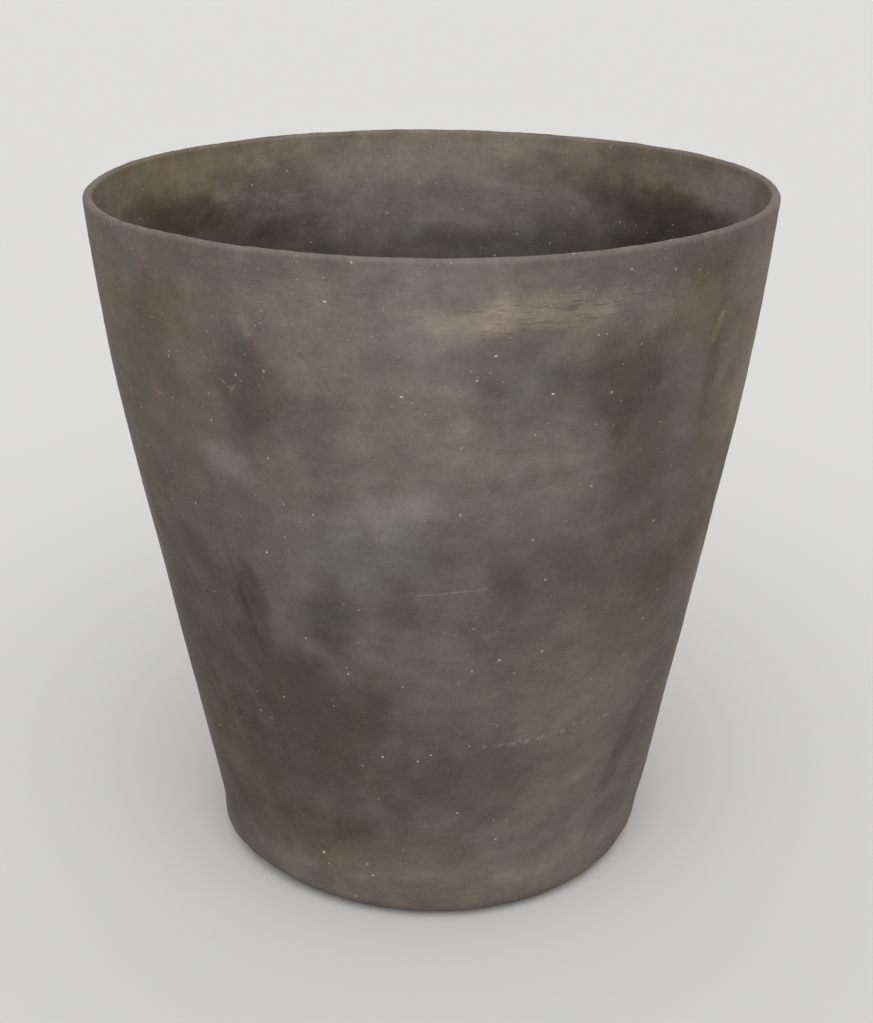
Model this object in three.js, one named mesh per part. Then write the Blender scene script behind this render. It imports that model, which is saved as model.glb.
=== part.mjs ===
// A large hand-built planter of smoke-fired black clay: a flat round base, a wall that leans out in
// a straight taper and then curves towards upright, and a thin rounded lip.
//
// The clay is worked up as four members that are luted together while they are leather-hard, and
// then fired: a base slab, a lower and an upper wall section, and the coil that ends in the rim.
// Each member is one solid. The narrow gap between neighbours is the layer of slip in the seam.
//
// Millimetres, +Z up. The origin is the centre of the underside, where the pot stands.
import * as THREE from "three";

// Outside of the pot.
const HEIGHT = 470;
const RIM_RADIUS = 225;
const FOOT_RADIUS = 152; // where the line of the taper meets the ground
const TAPER_TOP = 300; // the wall is straight up to here and curves above it
const RIM_LEAN = 0.07; // how far the wall still leans out at the rim, per mm of height
const FOOT_ROUND = 16;

// Thickness of the clay.
const LIP_THICKNESS = 6;
const FOOT_THICKNESS = 13; // of the wall, at the ground
const SLAB_THICKNESS = 18;
const CORNER_ROUND = 12; // where the clay is smoothed from the floor into the wall

// Hole in the middle of the base that lets water out.
const DRAIN_RADIUS = 15;
const DRAIN_BEVEL = 2;

// Seams between the members. A bevelled seam falls towards the inside of the pot, so the upper
// member tucks into the lower one.
const WALL_SEAM = 300; // height of the seam on the outside
const RIM_SEAM = 428;
const SEAM_FALL = 7;
const SLIP_GAP = 0.3;

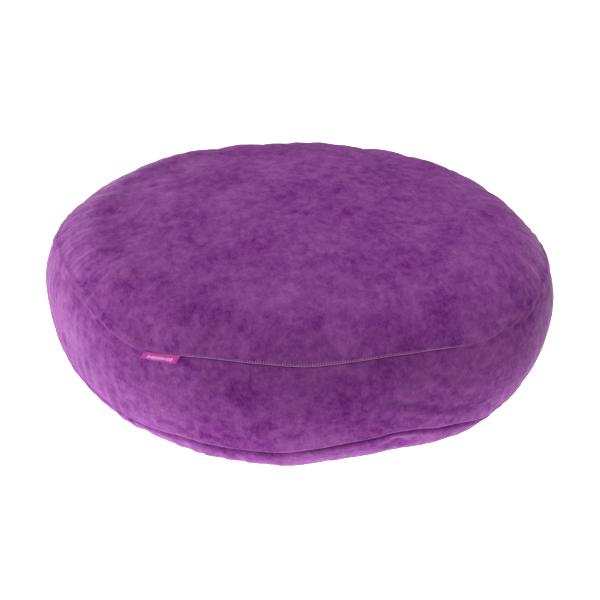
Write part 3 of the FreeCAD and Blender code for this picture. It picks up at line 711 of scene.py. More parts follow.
def makeRearBands():
    azimuth, groove = bandColumns(zipStart, zipEnd)
    above = np.full_like(azimuth, widestLine - zipHalf)
    below = np.full_like(azimuth, widestLine + zipHalf)
    rows = panelRows(seamLip("underUpper"), zipLip(), widestLine - zipHalf - upperSeam)
    outer, inner = panelLayers(azimuth, upperLine(azimuth), above, rows, groove, "first")
    upper = makeShell("rearBandUpper", outer, inner, closed=False)
    rows = panelRows(zipLip(), seamLip("lower"), lowerSeam - widestLine - zipHalf)
    outer, inner = panelLayers(azimuth, below, lowerLine(azimuth), rows, groove)
    lower = makeShell("rearBandLower", outer, inner, closed=False)
    return upper, lower


topPanel = makeTopPanel()
bottomPanel = makeBottomPanel()
frontBand = makeFrontBand()
rearBandUpper, rearBandLower = makeRearBands()
print("cloth panels made")

# wadding under the cover, pressed in where the cover is

waddingFit = {
    "clear": 0.35 * mm,         # between the cover and the wadding
    "thick": 16 * mm,
    "hemReach": 14 * mm,        # it is thinner this far from a seam
    "upperHem": 4.6 * mm,
    "lowerHem": 10.5 * mm,
    "columns": 256,
    "step": 7 * mm,
    "zipReach": 16 * mm,
    "zipDepth": 4.2 * mm,
    "holeRadius": 18 * mm,
    "holeSides": 48,
    "seamClear": 2 * mm,
    "behind": (0.14, 0.24),     # the azimuth's sine where the zip's channel begins and is full
    "fadeFrom": 0.3,            # shares of its reach where a hem or the channel starts to fade
    "channelEnd": 1.3,
}


def waddingDepth(azimuth, along):
    # depth of the wadding's outside under the cover
    depth = cushion["cloth"] + waddingFit["clear"]
    fromUpper = np.abs(along - upperLine(azimuth))
    fromLower = np.abs(along - lowerLine(azimuth))
    reach = waddingFit["hemReach"]
    start = waddingFit["fadeFrom"] * reach
    hem = waddingFit["upperHem"] * (1 - smoothStep(fromUpper, start, reach))
    hem = np.maximum(hem, waddingFit["lowerHem"] * (1 - smoothStep(fromLower, start, reach)))
    fromZip = np.abs(meridian(along)[1] - widestHeight)
    zipReach = waddingFit["zipReach"]
    channel = waddingFit["zipDepth"] * smoothStep(np.sin(azimuth), *waddingFit["behind"])
    channel = channel * (1 - smoothStep(fromZip, zipReach, waddingFit["channelEnd"] * zipReach))
    return depth + np.maximum(hem, channel)


def makeWadding(name, first, last, firstPole=False, lastPole=False):
    # a layer between two edges, each given as its distance along the cover at every azimuth
    length = float(np.mean(last - first))
    back = cushion["cloth"] + waddingFit["clear"] + waddingFit["thick"]
    outer, inner = [], []
    for share in np.linspace(0, 1, round(length / waddingFit["step"]) + 1):
        along = first + share * (last - first)
        rise = relief(around, along, puff) - waddingDepth(around, along)
        outer.append(onCover(around, along, rise))
        inner.append(onCover(around, along, -back))
    outer, inner = np.array(outer), np.array(inner)
    outer[..., 2] = np.maximum(outer[..., 2], cushion["cloth"] + waddingFit["clear"])
    return makeShell(name, outer, inner, firstPole=firstPole, lastPole=lastPole)


def applied(piece):
    # the piece with its modifiers made real
    evaluated = piece.evaluated_get(bpy.context.evaluated_depsgraph_get())
    mesh = bpy.data.meshes.new_from_object(evaluated)
    piece.modifiers.clear()
    piece.data = mesh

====

§ **SET EXERCISE**: Extract every line containing the string "part" from the material.

§ **EXERCISE SOLUTION**:
Model this object in three.js, one named mesh per part. Then write the Blender scene script behind this render. It imports that model, which is saved as model.glb.
=== part.mjs ===
Write part 3 of the FreeCAD and Blender code for this picture. It picks up at line 711 of scene.py. More parts follow.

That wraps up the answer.